The prestigious Carnegie engagement classification recognizes colleges’ and universities’ commitments to strengthening the bond between campus and community. UT joins a group of fifty-two universities with the “very high intensity” research classification and the engaged status designation. Fewer than half of the universities in Carnegie’s “very high intensity” research classification have achieved engaged status.

“Our university is an economic engine and a social change agent in our own backyard and across the globe,” said UT Knoxville Chancellor Jimmy G. Cheek. “We are proud to be recognized for our community engagement and outreach, service-learning, experiential learning, and volunteerism. The new Carnegie designation will sharpen our focus on the mutually beneficial partnerships and exchange of knowledge that help improve people’s lives.”

Community engagement is a key part of our nation’s evolving higher education agenda, and the new designation will help advance UT’s quest to become a Top 25 public research university, Cheek added.

UTIA Chancellor Larry Arrington said the Carnegie classification “recognizes the Institute of Agriculture’s strong commitment to the land grant mission, which is carried out daily by our faculty and staff. We provide real-life solutions to our communities through teaching and research, and especially through the impact of our extension programs offered in all ninety-five counties in Tennessee.”

UT’s Office of Research and Engagement coordinated the joint application submitted from the Knoxville campus and the Institute of Agriculture. Working with a broad-based advisory committee of campus and community representatives, Elizabeth Burman, director of community engagement and outreach, and Tim Cross, dean of UT Extension, chronicled UT’s commitment to working for the greater community.

To achieve the designation, campuses must document their collaborations with local, regional, state, national, and global organizations “to enrich scholarship, research, and creative activity; enhance curriculum, teaching, and learning; prepare educated, engaged citizens; strengthen democratic values and civic responsibility; address critical societal issues; and contribute to the public good.”

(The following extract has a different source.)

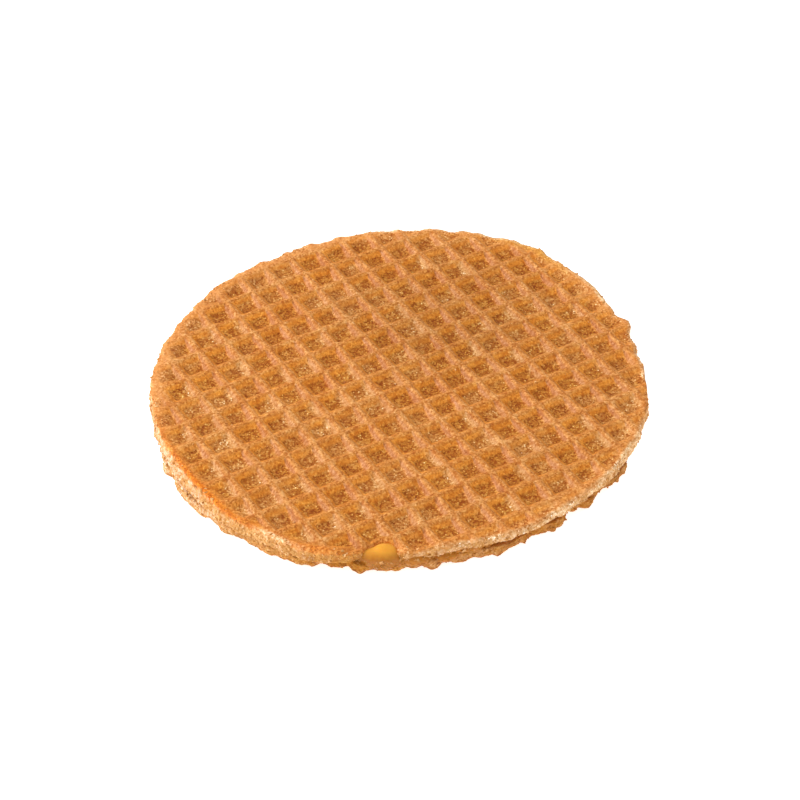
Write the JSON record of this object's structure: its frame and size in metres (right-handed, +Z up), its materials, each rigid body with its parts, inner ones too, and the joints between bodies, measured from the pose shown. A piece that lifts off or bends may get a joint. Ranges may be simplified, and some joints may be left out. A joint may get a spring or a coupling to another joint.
{
  "type": "stroopwafel",
  "caption": "Round stroopwafel: thin golden-brown waffle wafers with a grid of pits, joined by a layer of caramel syrup that shows at the rim.",
  "frame": {"origin": "on the resting plane, under the middle of the biscuit's footprint", "axes": "+Z up, out of the top wafer's waffle grid; +X to the right and +Y away when the side with the squeezed-out syrup blob faces the viewer; the grid's wide ridges run at 119.7 degrees from +X"},
  "size_m": [0.0988, 0.1022, 0.006],
  "materials": {
    "wafer_top": null,
    "syrup": null,
    "wafer_bottom": null
  },
  "bodies": {
    "root": {"wafer_top": "wafer_top", "syrup": "syrup", "wafer_bottom": "wafer_bottom"}
  },
  "joints": []
}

“The future of research universities such as ours requires a strategic and sustained focus on solving societal grand challenges and realizing our impact to society in Knoxville, in Tennessee, and the world,” said Taylor Eighmy, vice chancellor of research and engagement. “Engaging our partners in two-way relationships within government, in the corporate and foundation world, and in our communities is our essential path forward.”

The Carnegie classification is valid through 2025, at which point the university must apply for reclassification by demonstrating its continued growth in community engagement.

Underscoring UT Knoxville’s commitment to these efforts is the 2015 adoption of “Experience Learning”— which focuses on experiential learning— as its new Quality Enhancement Plan, part of its reaccreditation process for the Southern Association of Colleges and Schools Commission on Colleges.

An event to celebrate the Carnegie designation will be held this spring.

The Carnegie Foundation for the Advancement of Teaching and the New England Resource Center for Higher Education administer the classification program.

For more information, visit the NERCHE website.

To learn more about UT’s community engagement, visit engagement.utk.edu.

C O N T A C T S:

Erin Chapin (865-974-2187, erin.chapin@utk.edu)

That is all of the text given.